Scenes from the political battles, social dilemmas, and struggles for a democratic future
13.07.11

Cairo is full of a hundred metaphors for the incoherence, fragmentation, and spirited improvisation that animate Egypt's unfolding transition. My favorite was the traffic cram that erupted at a major intersection near Cairo University. The problem was not the number of vehicles, but the absence of traffic police. Seemingly resigned to the possibility that we would never cross, my taxi driver looked overwhelmed. There was no miraculous parting of this sea of cars. Instead, he and his vehicular compatriots used shrieking horns, occasional rebukes, and momentary four-wheel brinkmanship to, finally, make it through.

Much like the frustrated drivers at that intersection, Egypt's citizens -- and those political leaders who speak in their name -- seem unwilling to let the present incoherence defeat their unfolding revolution. If anything, it is the very absence of a full fully fixed system that provides some basis of hope. Egypt's march will encounter strikes and confrontations like Friday's battles in Tahrir Square between protesters and security forces. Whatever the aspiration of old regime elements to revive or recast their order, it seems more likely outcome that we will see a fitful lurching forward that will lead Egypt, though it may take ten or more years, well beyond the "liberalized autocracy" that defined its politics from 1974 to February 2011.

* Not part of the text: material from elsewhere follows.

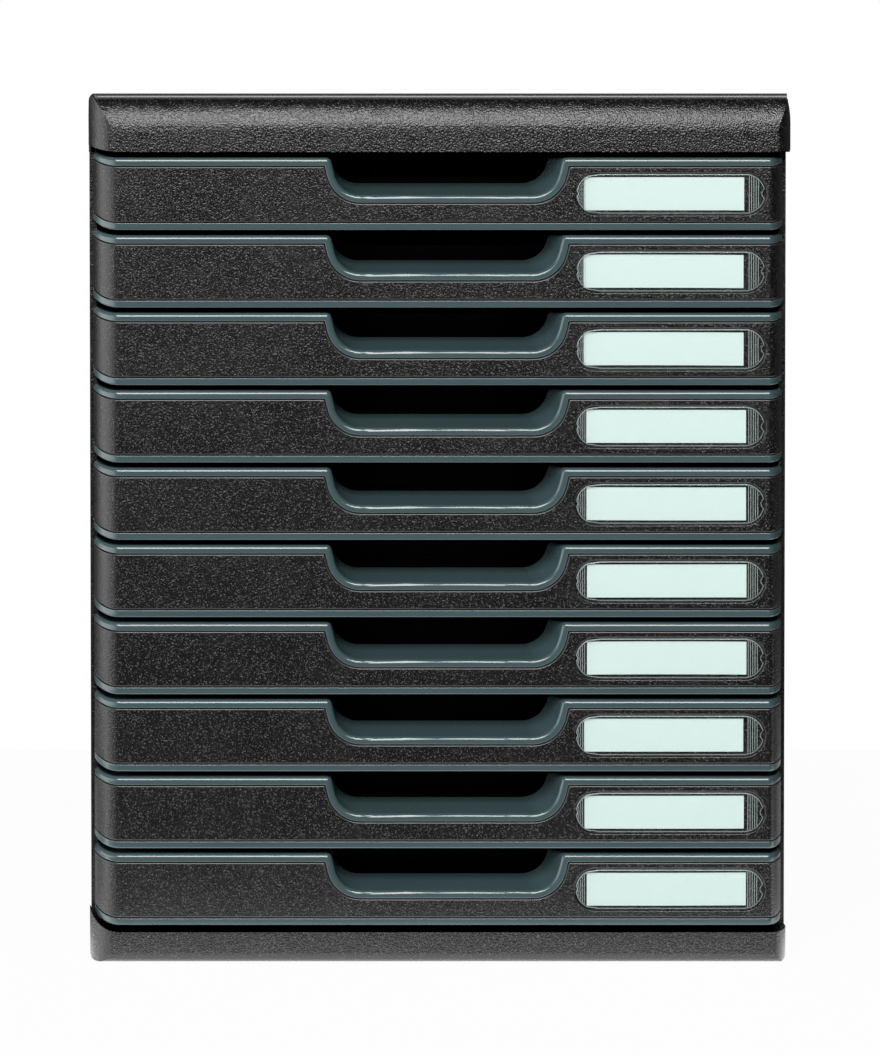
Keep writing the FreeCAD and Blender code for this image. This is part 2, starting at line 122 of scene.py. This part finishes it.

It should be no surprise that many of the emerging players see the incoherence as merely a camouflage for a conspiracy of control and collusion. This is the perception of the young, mostly secular social activists who led the Tahrir protests that toppled Hosni Mubarak. They express little doubt that that the military is seeking to reinvent its power by aligning with the Muslim Brethren and the remnants of Mubarak's National Democratic Party. Such a pincer maneuver would leave the liberals with little choice but to rely on the military for protection in a manner that might resemble Turkey's illiberal democracy of the eighties and nineties. Egypt, they fear, is going back to someone else's future.